São estas mesmas causas que Aristóteles considera no livro Alfa maiúsculo, e a justificação que empreende não se apresenta com fundamentação puramente teorética. É a via histórica o caminho que segue para comprovar e justificar esta concepção da explicabilidade, pelo que percorre os sistemas filosóficos de Tales a Platão para verificar se alguém propôs outras causas além das quatro que acabamos de enumerar. A conclusão a que chega é que são estas, e só estas, as causas que foram admitidas pelos filósofos que o precederam, embora por vezes as tivessem pressentido de maneira vaga e como que balbuciante, por forma que da exposição histórica como que resultava a prova pelo consenso das opiniões e se contraprovava o número e a espécie das causas que havia estabelecido na Física.

Com ser orientada com este fim, e portanto com critério sistemático e não com sentido rigorosamente histórico, como acima acentuamos, a exposição de Aristóteles constitui fonte primacial e basilar das nossas informações acerca da marcha do pensamento filosófico de Tales a Platão. A riqueza e complexidade dos informes e juízos permitem que estes capítulos possam ser considerados e resumidos sob diversos pontos de vista. Cremos, porém, que o critério mais consentâneo com o objecto da “ciência de que andamos à procura”, ou seja a ciência das causas primeiras, é o que se baseia nas opiniões que os filósofos ante-aristotélicos exprimiam acerca das quatro causas.

Coerentemente com este critério, não resumiremos as páginas de Aristóteles com rigoroso sentido cronológico, dado que o nosso objetivo não é propriamente histórico, senão que agruparemos as opiniões que Tales e seus sucessores exprimiram acerca das referidas causas, em ordem a estabelecer-se o que Aristóteles pretende, a saber: que a sua concepção das quatro causas é objecto da “ciência que procuramos” ou da “ciência a adquirir”, isto é, a Filosofia.

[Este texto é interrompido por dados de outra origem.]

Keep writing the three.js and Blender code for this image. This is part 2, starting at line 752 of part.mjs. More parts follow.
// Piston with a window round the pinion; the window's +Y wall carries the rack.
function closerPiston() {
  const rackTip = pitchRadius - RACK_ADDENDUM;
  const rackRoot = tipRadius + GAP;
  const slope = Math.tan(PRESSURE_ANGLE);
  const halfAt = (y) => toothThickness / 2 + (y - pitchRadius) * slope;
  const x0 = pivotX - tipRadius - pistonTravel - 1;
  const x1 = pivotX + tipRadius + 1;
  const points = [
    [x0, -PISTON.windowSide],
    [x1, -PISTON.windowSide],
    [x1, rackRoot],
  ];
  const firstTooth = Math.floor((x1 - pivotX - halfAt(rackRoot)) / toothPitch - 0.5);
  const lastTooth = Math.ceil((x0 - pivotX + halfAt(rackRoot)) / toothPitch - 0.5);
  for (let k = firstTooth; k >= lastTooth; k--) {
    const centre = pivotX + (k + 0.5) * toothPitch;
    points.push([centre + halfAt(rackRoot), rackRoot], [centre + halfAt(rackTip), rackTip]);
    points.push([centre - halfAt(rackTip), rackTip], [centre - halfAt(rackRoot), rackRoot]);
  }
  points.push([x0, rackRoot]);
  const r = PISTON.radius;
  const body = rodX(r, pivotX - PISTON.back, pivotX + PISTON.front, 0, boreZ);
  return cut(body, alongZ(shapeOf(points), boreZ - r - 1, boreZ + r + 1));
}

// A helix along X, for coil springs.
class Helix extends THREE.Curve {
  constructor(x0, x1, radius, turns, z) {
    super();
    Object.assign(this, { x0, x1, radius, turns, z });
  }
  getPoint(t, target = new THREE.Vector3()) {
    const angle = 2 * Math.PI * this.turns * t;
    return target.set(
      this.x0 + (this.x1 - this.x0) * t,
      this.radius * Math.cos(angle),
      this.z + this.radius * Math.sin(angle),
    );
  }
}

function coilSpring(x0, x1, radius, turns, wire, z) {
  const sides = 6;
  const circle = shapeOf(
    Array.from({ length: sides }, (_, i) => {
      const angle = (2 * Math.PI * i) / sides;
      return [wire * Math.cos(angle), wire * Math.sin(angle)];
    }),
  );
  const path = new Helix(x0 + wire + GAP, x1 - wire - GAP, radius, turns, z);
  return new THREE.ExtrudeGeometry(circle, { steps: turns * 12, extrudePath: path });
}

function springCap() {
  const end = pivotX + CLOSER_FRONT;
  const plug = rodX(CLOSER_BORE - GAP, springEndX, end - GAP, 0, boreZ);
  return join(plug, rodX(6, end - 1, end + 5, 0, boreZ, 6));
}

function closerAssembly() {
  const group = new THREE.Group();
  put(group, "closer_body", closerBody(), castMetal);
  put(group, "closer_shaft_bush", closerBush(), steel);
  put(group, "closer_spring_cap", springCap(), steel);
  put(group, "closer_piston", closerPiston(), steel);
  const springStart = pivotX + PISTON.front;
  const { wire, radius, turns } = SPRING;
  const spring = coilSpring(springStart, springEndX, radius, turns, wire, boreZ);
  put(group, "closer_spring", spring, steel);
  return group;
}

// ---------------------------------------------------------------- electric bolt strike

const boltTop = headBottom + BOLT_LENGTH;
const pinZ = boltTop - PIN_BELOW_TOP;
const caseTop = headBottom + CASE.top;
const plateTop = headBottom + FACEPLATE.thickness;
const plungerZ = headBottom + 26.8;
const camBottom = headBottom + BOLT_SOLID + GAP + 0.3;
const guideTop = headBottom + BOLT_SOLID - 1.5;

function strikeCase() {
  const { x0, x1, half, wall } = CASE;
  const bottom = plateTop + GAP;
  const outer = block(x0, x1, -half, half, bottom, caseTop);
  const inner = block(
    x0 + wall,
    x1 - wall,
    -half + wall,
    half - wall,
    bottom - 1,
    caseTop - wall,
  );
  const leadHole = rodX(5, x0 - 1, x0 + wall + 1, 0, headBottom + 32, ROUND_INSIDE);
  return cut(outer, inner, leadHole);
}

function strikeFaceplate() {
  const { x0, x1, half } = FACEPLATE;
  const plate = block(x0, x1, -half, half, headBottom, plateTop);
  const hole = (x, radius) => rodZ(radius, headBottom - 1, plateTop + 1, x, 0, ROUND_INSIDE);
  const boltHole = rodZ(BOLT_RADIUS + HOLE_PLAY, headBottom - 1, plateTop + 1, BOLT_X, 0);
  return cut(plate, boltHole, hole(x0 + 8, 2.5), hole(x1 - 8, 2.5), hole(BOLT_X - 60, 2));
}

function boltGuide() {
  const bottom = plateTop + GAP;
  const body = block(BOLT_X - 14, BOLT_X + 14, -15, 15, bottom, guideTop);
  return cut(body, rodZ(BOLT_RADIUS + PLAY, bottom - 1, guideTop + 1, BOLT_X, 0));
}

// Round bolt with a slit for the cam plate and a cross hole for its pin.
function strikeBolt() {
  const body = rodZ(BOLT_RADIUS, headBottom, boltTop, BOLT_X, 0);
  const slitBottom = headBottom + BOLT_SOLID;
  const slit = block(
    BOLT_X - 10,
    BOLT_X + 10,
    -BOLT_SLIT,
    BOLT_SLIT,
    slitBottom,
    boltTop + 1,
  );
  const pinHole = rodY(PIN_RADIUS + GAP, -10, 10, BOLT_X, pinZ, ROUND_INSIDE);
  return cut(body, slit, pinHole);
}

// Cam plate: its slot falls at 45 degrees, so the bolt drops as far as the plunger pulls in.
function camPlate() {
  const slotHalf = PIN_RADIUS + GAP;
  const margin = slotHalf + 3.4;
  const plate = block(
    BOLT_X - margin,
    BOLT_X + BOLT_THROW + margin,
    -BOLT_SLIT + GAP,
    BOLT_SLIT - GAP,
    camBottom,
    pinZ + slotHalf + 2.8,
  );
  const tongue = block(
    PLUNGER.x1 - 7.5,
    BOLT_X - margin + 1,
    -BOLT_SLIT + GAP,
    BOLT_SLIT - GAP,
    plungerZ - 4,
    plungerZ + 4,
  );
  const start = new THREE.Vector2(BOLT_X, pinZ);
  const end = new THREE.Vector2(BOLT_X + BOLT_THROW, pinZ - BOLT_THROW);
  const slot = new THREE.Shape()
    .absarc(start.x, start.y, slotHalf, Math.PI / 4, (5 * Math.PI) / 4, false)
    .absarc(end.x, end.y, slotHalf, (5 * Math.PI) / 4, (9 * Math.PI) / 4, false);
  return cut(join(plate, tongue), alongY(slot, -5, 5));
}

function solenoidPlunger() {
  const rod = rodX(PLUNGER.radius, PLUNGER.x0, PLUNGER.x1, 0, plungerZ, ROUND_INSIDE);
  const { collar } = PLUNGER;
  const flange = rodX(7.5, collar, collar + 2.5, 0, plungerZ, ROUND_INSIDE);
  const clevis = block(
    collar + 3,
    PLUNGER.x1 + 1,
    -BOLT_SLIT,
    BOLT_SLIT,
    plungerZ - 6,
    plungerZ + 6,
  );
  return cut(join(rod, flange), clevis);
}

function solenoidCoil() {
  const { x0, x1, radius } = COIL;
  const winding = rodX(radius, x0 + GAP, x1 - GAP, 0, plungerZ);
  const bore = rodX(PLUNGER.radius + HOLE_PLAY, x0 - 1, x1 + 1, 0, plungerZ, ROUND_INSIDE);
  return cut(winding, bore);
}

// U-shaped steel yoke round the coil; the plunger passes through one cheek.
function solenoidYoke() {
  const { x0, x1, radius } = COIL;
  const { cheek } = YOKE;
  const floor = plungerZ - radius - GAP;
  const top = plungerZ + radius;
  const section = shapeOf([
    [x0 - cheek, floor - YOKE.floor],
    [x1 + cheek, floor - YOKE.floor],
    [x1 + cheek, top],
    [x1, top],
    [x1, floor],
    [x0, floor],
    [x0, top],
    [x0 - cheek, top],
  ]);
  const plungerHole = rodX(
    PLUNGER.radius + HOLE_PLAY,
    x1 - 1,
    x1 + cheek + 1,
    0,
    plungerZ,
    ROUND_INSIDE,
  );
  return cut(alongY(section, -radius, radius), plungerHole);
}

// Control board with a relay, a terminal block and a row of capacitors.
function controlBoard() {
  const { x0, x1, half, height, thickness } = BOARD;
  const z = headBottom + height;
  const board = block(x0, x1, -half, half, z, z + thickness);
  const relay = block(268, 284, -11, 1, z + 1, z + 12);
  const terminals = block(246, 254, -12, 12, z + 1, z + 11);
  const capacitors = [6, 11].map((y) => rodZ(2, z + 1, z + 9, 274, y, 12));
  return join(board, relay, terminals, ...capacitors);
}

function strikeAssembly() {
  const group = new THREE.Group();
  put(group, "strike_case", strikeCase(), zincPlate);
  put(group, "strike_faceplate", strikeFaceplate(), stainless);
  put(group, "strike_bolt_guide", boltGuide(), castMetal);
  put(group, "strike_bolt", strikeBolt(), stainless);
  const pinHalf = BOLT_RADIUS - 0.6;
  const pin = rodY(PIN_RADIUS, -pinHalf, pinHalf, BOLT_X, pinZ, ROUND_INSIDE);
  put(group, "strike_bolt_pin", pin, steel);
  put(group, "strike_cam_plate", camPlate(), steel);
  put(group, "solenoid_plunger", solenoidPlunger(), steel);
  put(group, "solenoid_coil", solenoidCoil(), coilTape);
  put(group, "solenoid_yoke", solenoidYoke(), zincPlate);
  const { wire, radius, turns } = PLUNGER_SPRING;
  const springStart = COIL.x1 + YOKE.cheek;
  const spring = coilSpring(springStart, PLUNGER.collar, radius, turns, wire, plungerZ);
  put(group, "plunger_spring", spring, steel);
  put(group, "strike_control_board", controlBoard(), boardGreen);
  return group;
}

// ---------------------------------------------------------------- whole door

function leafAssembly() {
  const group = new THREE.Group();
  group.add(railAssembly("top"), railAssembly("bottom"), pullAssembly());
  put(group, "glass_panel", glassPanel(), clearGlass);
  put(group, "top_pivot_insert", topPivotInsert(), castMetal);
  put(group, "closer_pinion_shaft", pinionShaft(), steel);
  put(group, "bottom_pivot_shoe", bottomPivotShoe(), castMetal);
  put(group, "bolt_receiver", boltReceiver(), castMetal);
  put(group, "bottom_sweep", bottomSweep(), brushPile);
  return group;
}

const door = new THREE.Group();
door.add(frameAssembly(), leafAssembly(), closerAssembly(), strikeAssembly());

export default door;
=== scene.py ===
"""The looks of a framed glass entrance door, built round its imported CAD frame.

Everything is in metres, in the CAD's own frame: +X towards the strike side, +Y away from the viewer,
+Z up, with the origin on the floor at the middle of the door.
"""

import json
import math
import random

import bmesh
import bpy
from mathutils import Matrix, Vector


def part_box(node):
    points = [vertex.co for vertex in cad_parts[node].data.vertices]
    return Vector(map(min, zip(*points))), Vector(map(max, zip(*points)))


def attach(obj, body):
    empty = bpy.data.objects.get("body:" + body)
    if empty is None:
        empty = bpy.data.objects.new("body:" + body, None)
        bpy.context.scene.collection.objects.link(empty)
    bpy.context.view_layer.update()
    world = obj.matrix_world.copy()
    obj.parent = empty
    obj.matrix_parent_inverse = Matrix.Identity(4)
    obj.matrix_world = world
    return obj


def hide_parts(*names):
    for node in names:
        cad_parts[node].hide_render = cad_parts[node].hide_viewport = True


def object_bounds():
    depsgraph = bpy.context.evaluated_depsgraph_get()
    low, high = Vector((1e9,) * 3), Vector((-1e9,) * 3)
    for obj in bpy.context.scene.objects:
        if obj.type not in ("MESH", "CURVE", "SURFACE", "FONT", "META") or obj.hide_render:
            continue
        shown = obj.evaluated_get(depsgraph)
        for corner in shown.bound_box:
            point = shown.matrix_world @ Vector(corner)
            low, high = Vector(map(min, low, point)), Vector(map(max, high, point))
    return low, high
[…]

a) Causa material. Os mais antigos filósofos somente tiveram a noção de causa material e conceberam o processo físico do Mundo natural corno expressão de uma substância fundamental da qual todos os seres derivam e na qual todos se reintegram. A seu ver, na Natureza não se verifica o nascimento e a extinção seja do que for, porque o que se dá é a alteração cambiante dos estados e manifestações do ser fundamental e persistente, que jamais perece.

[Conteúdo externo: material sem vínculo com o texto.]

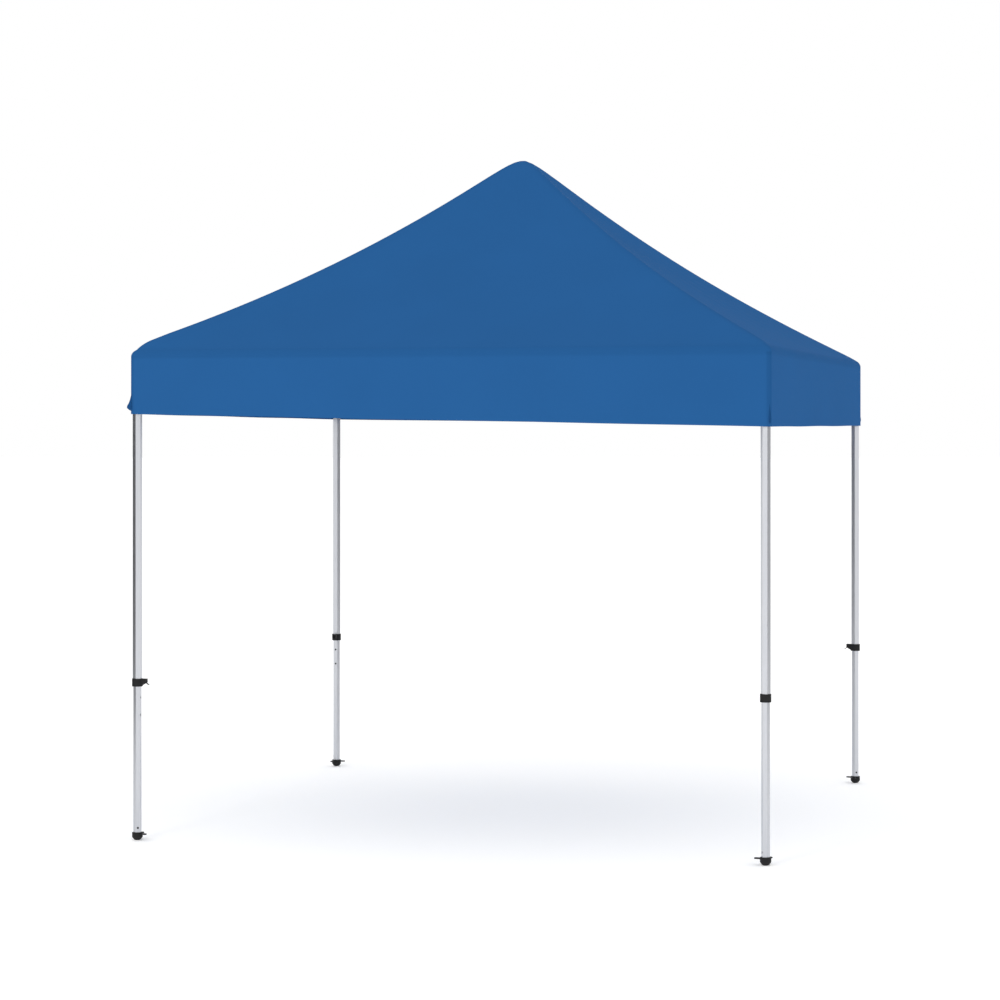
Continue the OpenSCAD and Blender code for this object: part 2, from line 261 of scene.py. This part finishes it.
def zinc_plated_steel():
    """Cold-headed steel, bright zinc plated: pale grey with a slight mottle."""
    material, tree, shader = new_material("zinc_plated_steel", "#B9BBBE", 0.3, metallic=1.0)
    where = add_node(tree, "ShaderNodeTexCoord").outputs["Object"]
    mottle = add_node(tree, "ShaderNodeTexNoise", {"Scale": 1 / (3 * MM), "Detail": 3.0},
                      Vector=where).outputs["Fac"]
    tint(tree, shader, mottle, "#9B9DA0", "#C9CBCE")
    rough_between(tree, shader, mottle, 0.25, 0.4)
    return material


def painted_floor():
    """Matt white paint on the studio floor, faintly lit so that it meets the white background."""
    material, tree, shader = new_material("painted_floor", "#FFFFFF", 0.9, Emission_Strength=0.16)
    shader.inputs["Emission Color"].default_value = linear("#FFFFFF")
    where = add_node(tree, "ShaderNodeTexCoord").outputs["Object"]
    scuffs = add_node(tree, "ShaderNodeTexNoise", {"Scale": 3.0}, Vector=where).outputs["Fac"]
    rough_between(tree, shader, scuffs, 0.85, 0.95)
    return material


CLOTH = woven_polyester()
LEG_METAL = anodised_aluminium("satin_anodised_leg", "#BDBFC4", "#D2D4D9", (1.0, 1.0, 0.01))
TRUSS_METAL = anodised_aluminium("satin_anodised_truss", "#B8BABF", "#CCCED3", (0.2, 0.2, 1.0))
NYLON = moulded_nylon()
STEEL = zinc_plated_steel()


def finish_cad_nodes():
    """Gives every node of the frame its material; the cover's plain solid is replaced further down."""
    for name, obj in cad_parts.items():
        if name.startswith(("outer_leg", "inner_leg")) or name == "mast":
            material = LEG_METAL
        elif "_bar_" in name:
            material = TRUSS_METAL
        else:
            material = NYLON
        obj.data.materials.clear()
        obj.data.materials.append(material)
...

Tales de Mileto, que foi o primeiro a formular esta maneira de considerar o processo físico, admitiu que a substância ou princípio primeiro era a água, e após ele, Anaxímenes e Heráclito admitiram, respectivamente, que eram o ar e o fogo. Para estes filósofos, cuja designação adequada é a de “fisiólogos” por considerarem a matéria e o processo físico dela resultante à maneira de um ser vivo, o princípio fundamental era um só e único. Exprimiam, pois, uma concepção monista do ser; porém Empédocles, sem abandonar o essencial da concepção, admitiu que o ser fundamental era múltiplo, constituído pela água, pelo ar, pelo fogo e pela terra, isto é, fundou a teoria dos quatro elementos, dos quais três já haviam sido propostos e a que juntou o da terra.

Anaxágoras, que inicia a série dos filósofos que ensinaram em Atenas e a cujos pensamentos somos devedores como a nenhuma outra quadra da História da Filosofia, continuou esta concepção pluralista do ser, dando-lhe até sentido infinitista com a sua teoria das hamoemérias. Servia esta expressão, que como palavra há quem duvide ser de Anaxágoras, para designar os princípios ou partes similares quantitativamente inumeráveis, cuja reunião ou separação constituíam para cada coisa homogénea, COMO O osso, a carne, etc., a geração e a corrupção.

b) Causa eficiente. O problema posto nos termos que acabamos de indicar não se bastava a si mesmo, porquanto, se a causa material dava razão da persistência, do que sub-estava às vicissitudes do Mundo natural, deixava por explicar a razão de ser da geração, da alteração e da extinção dos seres naturais, visto que “nem a madeira, nem o bronze são causa das próprias modificações, pois não é a madeira que faz a cama ou o bronze a estátua, mas alguma outra coisa é a causa da mudança” (hic., pp. 19-20). Cumpria, pois, ir mais longe e indagar a causa que é princípio ou origem do movimento em virtude do qual os seres mudam, nascem e se extinguem. Este princípio é a causa eficiente.

Os primeiros filósofos da Iónia não se deram conta desta causa, e os da Escola de Eleia negaram mesmo que na Natureza se desse a geração, a alteração e a extinção dos seres, porque o Ser é uno e imutável. Dos filósofos eleatas, Parménides foi “talvez” o único que entreviu a causalidade eficiente, que ele “em certo sentido” repartiu pelo quente e pelo frio; e, por seu turno, Empédocles, como que atribuiu a cada um dos elementos natureza cinética, pelo que mal entreviu a natureza desta causa.

c) Causa final. Esta parte do livro Alfa maiúsculo (hic., pp. 20-21) encerra árduas dificuldades, não faltando consequentemente as interpretações, de algumas das quais demos indicação nas notas aos passos respectivos; cremos, porém, que se não violenta o sentido do pensamento de Aristóteles admitindo que ele associou a génese da concepção da causa final ao desenvolvimento histórico da causa eficiente.

Por outras palavras: desde que se excluísse a existência do acaso como explicação da combinação ,dos elementos geradores das coisas, cuja concepção Leucipo e Demócrito sustentaram, surgia a par da causalidade eficiente a noção da causalidade final. Os filósofos eram como que constrangidos a ir «à procura do princípio que se lhe seguia”, e este princípio implicava a razão de ser da ordem e do belo que existe na Natureza.